Set down only the lines running from the one with "# Window pane: it" to the one with "# (radius, height, fillet).", both lines included, exactly as they stand, please.

DATA SUPPLIED:
○ ○ ○ ○
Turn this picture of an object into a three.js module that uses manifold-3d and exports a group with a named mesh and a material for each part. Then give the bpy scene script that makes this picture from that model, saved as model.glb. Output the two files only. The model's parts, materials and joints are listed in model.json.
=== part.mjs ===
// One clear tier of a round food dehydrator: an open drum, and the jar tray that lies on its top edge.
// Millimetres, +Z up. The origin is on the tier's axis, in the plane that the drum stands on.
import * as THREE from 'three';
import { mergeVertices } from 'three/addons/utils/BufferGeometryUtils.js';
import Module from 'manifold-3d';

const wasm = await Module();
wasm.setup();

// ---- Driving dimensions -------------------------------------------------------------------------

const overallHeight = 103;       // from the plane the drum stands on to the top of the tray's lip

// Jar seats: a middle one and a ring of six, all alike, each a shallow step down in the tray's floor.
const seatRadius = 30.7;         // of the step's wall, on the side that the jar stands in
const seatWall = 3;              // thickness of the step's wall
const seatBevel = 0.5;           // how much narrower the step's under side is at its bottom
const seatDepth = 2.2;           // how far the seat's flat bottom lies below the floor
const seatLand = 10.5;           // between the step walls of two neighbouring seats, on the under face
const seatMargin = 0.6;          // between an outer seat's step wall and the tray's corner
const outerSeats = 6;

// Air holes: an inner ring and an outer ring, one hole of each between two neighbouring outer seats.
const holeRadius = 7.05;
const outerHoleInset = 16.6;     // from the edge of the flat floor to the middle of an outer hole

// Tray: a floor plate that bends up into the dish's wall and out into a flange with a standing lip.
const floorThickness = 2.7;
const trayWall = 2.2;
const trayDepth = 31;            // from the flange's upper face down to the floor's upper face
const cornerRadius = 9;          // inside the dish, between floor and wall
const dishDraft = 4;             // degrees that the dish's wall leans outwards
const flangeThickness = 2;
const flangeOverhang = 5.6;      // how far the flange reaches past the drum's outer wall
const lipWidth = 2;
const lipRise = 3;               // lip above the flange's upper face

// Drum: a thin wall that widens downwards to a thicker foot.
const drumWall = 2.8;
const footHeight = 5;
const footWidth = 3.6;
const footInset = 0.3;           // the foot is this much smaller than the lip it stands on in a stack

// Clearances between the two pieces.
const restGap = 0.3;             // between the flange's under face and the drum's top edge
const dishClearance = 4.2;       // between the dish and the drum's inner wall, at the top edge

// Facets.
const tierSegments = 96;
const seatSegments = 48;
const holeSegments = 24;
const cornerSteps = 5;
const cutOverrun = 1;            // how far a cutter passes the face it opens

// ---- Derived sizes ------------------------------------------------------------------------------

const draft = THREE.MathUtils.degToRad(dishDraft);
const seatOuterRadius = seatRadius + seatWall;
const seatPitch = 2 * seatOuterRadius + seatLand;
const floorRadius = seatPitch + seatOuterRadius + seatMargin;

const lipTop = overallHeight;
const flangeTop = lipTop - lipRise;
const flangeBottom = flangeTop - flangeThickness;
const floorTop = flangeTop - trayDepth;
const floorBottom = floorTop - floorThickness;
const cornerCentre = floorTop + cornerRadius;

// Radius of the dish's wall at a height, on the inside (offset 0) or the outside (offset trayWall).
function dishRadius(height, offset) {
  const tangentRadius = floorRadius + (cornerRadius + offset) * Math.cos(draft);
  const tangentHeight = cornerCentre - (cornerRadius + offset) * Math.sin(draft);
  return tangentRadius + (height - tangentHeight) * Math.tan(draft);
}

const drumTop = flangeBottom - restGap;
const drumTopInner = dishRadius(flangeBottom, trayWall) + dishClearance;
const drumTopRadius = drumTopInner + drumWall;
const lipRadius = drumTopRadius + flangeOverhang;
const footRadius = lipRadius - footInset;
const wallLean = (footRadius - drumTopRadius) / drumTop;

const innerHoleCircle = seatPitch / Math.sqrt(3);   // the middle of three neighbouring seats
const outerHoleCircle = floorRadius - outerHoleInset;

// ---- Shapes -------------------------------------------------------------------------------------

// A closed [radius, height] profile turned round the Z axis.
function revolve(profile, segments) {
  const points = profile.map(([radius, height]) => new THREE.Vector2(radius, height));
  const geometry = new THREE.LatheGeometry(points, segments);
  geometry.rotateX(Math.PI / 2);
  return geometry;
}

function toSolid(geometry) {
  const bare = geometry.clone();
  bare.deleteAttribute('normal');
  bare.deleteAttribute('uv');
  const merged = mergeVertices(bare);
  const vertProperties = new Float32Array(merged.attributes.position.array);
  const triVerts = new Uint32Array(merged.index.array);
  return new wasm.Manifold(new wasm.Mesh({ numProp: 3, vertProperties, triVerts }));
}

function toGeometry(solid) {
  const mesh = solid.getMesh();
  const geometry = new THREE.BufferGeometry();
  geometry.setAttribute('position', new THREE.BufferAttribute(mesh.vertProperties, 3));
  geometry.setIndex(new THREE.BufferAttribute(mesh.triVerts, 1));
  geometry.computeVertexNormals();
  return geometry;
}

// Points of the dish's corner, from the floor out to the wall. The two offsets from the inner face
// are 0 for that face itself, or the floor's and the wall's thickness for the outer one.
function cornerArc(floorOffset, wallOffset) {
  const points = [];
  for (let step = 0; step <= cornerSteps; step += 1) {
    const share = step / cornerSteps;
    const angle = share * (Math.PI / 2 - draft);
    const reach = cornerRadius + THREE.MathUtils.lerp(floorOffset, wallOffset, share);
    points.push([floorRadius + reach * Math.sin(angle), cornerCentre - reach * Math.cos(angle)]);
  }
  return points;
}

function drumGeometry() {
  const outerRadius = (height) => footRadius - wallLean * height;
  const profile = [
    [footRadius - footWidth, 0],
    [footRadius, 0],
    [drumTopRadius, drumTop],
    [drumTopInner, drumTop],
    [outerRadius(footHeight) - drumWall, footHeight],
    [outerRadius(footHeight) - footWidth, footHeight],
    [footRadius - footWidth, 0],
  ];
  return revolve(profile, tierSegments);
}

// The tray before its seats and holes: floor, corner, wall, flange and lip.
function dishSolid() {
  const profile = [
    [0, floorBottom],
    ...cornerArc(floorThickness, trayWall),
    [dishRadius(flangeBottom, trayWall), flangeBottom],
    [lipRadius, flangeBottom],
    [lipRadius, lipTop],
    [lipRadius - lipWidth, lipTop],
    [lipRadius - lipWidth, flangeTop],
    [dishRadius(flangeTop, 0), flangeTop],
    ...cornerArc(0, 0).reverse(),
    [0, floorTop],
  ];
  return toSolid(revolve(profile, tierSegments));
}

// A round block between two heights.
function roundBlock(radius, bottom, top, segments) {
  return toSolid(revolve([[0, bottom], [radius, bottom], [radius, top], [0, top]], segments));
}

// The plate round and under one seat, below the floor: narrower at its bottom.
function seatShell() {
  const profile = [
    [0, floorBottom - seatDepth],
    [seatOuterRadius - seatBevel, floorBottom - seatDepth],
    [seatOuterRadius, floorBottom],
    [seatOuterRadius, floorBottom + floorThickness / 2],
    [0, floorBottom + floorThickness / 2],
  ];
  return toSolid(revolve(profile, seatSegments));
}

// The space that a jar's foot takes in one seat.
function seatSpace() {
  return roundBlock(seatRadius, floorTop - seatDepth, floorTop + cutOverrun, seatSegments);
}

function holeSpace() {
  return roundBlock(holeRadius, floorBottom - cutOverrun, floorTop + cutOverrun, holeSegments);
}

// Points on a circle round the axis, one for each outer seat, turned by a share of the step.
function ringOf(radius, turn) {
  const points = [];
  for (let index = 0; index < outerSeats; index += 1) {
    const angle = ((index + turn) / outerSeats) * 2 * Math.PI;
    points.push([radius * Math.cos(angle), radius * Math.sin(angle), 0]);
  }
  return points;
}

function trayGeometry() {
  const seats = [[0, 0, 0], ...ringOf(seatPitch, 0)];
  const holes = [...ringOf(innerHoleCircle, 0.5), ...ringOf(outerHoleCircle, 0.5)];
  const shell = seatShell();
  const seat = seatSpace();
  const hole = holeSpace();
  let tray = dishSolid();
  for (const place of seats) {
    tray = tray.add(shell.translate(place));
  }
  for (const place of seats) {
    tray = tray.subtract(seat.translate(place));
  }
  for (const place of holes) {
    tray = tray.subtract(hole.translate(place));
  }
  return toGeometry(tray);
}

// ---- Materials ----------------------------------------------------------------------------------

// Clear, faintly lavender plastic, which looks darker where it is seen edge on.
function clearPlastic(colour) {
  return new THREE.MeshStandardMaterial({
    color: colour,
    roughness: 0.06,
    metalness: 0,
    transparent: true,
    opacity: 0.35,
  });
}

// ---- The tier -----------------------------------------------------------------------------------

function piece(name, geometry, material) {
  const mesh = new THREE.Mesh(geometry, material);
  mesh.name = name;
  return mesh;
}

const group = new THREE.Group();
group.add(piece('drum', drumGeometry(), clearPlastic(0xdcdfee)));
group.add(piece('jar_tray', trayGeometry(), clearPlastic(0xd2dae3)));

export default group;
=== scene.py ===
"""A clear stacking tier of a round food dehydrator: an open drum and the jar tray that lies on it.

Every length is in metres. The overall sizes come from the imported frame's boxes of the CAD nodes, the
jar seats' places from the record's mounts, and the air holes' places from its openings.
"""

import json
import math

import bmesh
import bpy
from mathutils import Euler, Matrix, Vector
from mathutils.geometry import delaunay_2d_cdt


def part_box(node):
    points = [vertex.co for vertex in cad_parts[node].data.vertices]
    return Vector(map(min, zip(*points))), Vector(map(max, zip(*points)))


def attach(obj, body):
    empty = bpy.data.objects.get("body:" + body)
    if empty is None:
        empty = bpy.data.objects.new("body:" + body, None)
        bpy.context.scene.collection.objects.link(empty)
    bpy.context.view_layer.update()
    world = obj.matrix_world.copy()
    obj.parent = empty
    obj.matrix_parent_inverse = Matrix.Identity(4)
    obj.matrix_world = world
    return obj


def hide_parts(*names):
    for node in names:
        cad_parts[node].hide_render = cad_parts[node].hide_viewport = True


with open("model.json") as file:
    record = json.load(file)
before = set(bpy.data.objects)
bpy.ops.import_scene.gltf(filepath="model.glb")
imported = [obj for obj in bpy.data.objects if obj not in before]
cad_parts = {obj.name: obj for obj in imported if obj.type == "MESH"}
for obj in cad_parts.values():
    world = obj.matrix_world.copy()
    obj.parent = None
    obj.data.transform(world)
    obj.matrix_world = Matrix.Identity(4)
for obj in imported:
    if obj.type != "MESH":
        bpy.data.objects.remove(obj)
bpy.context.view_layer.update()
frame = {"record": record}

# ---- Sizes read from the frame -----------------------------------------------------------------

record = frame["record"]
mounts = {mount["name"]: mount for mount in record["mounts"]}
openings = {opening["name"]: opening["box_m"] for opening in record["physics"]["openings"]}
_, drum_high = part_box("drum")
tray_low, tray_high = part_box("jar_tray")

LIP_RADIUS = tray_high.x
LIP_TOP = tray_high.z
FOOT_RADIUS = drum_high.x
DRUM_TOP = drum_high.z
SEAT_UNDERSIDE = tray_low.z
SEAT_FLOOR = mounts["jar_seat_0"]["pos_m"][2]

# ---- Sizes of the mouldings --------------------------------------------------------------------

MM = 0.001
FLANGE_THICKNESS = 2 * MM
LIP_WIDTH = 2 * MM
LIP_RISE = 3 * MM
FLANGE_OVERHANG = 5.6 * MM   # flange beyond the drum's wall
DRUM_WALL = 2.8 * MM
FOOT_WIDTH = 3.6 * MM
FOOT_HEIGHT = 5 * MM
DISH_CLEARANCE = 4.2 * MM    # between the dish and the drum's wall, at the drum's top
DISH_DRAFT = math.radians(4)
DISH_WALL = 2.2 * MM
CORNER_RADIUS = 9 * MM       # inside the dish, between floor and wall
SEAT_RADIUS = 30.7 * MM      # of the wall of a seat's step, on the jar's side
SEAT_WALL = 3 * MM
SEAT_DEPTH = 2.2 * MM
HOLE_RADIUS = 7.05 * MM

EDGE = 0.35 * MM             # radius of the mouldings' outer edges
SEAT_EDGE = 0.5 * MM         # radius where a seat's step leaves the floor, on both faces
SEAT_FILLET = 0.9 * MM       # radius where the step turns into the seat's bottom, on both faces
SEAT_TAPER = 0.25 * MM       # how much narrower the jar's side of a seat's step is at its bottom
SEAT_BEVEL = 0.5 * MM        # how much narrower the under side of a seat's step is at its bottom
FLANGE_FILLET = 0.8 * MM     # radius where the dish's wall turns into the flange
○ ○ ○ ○
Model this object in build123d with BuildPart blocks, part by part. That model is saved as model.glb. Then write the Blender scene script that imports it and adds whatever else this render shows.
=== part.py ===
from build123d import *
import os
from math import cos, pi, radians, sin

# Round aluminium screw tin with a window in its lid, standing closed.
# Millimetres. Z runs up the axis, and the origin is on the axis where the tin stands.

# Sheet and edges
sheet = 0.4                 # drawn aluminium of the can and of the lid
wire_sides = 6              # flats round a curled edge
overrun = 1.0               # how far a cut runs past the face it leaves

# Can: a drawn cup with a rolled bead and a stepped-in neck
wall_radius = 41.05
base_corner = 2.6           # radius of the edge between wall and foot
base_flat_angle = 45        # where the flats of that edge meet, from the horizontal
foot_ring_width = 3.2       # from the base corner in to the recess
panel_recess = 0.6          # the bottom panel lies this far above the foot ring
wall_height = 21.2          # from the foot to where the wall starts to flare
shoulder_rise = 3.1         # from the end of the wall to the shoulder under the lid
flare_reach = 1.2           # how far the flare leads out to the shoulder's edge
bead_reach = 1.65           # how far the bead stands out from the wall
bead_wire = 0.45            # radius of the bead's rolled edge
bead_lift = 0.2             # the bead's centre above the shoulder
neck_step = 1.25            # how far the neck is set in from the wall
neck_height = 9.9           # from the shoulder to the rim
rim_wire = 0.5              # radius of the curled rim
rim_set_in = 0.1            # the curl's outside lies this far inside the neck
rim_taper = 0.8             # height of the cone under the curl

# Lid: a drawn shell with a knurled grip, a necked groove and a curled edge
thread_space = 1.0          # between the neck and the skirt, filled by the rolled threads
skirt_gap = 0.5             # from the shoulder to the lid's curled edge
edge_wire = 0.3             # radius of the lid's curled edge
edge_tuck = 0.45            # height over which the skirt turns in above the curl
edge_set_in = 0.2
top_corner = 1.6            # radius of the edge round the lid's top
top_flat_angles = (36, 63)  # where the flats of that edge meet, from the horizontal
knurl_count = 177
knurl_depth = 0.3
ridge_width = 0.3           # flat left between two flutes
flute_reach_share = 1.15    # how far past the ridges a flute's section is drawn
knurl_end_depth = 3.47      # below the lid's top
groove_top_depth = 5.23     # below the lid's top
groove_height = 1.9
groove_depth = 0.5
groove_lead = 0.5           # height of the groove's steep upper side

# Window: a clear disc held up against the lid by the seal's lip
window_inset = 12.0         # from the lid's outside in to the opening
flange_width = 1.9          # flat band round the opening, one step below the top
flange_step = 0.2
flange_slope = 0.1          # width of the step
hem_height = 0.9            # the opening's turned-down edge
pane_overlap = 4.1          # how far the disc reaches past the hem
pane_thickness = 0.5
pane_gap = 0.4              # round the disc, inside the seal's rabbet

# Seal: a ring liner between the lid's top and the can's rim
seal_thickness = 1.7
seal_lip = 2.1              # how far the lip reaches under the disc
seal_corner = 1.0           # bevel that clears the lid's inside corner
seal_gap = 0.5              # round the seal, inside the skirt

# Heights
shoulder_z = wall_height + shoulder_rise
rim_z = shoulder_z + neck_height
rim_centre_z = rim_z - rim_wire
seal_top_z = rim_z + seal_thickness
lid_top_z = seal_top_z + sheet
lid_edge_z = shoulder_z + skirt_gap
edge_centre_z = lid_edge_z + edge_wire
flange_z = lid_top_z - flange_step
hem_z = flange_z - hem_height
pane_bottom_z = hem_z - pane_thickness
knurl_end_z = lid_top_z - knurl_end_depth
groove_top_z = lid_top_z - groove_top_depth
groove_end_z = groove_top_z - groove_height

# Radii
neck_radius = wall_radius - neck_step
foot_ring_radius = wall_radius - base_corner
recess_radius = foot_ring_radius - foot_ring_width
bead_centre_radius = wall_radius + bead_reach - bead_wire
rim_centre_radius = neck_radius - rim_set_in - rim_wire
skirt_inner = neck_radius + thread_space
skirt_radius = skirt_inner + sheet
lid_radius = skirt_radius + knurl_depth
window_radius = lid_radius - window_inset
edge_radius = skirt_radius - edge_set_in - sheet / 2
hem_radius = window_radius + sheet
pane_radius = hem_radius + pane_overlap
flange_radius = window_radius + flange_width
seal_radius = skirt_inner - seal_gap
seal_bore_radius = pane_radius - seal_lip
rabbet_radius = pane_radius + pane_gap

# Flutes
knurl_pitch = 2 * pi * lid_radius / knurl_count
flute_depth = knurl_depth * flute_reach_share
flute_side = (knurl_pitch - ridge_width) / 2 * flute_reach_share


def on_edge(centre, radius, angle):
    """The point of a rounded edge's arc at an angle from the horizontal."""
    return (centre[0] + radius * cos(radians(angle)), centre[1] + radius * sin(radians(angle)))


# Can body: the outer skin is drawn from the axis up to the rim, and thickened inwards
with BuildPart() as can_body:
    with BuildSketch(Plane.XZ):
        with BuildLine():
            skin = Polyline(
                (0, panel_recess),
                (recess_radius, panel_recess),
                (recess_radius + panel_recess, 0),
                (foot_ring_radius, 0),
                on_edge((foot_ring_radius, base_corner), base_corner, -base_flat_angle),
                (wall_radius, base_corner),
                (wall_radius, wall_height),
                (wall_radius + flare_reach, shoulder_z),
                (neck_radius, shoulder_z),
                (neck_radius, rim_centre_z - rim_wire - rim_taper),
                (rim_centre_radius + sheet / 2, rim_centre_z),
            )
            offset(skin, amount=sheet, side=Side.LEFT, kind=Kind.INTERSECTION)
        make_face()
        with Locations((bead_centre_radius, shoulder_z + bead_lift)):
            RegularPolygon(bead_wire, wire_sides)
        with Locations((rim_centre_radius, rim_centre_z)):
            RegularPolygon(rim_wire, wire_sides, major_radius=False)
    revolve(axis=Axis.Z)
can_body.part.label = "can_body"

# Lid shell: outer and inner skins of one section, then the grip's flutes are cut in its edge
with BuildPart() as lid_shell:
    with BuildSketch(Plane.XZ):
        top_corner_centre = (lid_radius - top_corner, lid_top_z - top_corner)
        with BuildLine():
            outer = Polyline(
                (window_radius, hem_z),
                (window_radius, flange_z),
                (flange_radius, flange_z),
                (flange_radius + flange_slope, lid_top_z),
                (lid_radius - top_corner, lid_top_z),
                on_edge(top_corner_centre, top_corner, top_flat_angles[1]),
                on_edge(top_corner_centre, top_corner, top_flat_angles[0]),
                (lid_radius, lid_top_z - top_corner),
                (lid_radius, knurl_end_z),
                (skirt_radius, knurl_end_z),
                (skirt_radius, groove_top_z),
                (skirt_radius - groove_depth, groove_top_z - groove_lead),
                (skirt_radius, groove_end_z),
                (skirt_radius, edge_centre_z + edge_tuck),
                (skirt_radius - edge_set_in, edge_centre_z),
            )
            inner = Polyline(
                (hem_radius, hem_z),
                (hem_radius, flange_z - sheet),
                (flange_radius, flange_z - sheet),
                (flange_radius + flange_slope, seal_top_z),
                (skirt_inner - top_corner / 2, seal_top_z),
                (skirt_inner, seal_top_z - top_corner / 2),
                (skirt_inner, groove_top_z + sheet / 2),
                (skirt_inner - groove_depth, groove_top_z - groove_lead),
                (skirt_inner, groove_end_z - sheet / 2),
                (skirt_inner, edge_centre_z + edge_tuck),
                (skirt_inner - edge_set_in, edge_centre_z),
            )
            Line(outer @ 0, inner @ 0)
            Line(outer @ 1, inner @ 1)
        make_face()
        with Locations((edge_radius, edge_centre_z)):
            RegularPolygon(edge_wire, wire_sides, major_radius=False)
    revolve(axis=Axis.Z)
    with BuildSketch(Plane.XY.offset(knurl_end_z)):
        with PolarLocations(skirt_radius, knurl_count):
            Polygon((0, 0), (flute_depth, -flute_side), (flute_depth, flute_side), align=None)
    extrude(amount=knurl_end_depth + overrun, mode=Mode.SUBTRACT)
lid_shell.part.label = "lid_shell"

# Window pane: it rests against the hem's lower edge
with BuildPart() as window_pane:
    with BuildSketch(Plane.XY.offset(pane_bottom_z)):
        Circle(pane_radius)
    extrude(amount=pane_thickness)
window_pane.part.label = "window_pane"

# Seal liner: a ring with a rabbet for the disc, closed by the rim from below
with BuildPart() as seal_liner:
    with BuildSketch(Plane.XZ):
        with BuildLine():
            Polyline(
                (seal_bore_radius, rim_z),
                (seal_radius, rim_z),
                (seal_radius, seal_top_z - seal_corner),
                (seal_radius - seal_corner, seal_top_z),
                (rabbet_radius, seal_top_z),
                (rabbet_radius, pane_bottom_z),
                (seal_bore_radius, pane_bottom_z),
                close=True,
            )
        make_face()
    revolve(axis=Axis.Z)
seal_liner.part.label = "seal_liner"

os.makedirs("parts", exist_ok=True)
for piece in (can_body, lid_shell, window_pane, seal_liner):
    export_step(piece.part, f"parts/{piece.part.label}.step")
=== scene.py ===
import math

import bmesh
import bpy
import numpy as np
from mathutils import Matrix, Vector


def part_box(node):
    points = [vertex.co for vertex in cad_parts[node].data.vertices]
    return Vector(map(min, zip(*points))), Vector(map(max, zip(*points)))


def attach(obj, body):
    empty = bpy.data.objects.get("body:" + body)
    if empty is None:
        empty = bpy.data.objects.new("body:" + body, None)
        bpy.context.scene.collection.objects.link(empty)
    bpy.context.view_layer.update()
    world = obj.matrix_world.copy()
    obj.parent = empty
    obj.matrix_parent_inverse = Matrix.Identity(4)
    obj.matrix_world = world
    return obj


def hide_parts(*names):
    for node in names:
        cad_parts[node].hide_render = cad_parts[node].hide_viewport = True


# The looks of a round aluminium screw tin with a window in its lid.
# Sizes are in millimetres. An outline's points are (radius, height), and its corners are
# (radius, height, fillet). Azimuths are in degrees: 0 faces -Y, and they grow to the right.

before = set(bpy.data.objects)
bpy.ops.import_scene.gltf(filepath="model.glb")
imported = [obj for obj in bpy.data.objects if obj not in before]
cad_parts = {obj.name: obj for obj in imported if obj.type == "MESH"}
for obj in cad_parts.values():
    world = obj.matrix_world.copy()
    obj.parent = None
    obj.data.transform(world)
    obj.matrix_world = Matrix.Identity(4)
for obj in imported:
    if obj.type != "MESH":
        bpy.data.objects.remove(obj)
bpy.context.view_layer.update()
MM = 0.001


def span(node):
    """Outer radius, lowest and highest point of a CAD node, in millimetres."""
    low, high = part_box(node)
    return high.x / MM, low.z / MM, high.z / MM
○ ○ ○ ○
RESULT FOR THIS TASK:
# Window pane: it rests against the hem's lower edge
with BuildPart() as window_pane:
    with BuildSketch(Plane.XY.offset(pane_bottom_z)):
        Circle(pane_radius)
    extrude(amount=pane_thickness)
window_pane.part.label = "window_pane"

# Seal liner: a ring with a rabbet for the disc, closed by the rim from below
with BuildPart() as seal_liner:
    with BuildSketch(Plane.XZ):
        with BuildLine():
            Polyline(
                (seal_bore_radius, rim_z),
                (seal_radius, rim_z),
                (seal_radius, seal_top_z - seal_corner),
                (seal_radius - seal_corner, seal_top_z),
                (rabbet_radius, seal_top_z),
                (rabbet_radius, pane_bottom_z),
                (seal_bore_radius, pane_bottom_z),
                close=True,
            )
        make_face()
    revolve(axis=Axis.Z)
seal_liner.part.label = "seal_liner"

os.makedirs("parts", exist_ok=True)
for piece in (can_body, lid_shell, window_pane, seal_liner):
    export_step(piece.part, f"parts/{piece.part.label}.step")
=== scene.py ===
import math

import bmesh
import bpy
import numpy as np
from mathutils import Matrix, Vector


def part_box(node):
    points = [vertex.co for vertex in cad_parts[node].data.vertices]
    return Vector(map(min, zip(*points))), Vector(map(max, zip(*points)))


def attach(obj, body):
    empty = bpy.data.objects.get("body:" + body)
    if empty is None:
        empty = bpy.data.objects.new("body:" + body, None)
        bpy.context.scene.collection.objects.link(empty)
    bpy.context.view_layer.update()
    world = obj.matrix_world.copy()
    obj.parent = empty
    obj.matrix_parent_inverse = Matrix.Identity(4)
    obj.matrix_world = world
    return obj


def hide_parts(*names):
    for node in names:
        cad_parts[node].hide_render = cad_parts[node].hide_viewport = True


# The looks of a round aluminium screw tin with a window in its lid.
# Sizes are in millimetres. An outline's points are (radius, height), and its corners are
# (radius, height, fillet). Azimuths are in degrees: 0 faces -Y, and they grow to the right.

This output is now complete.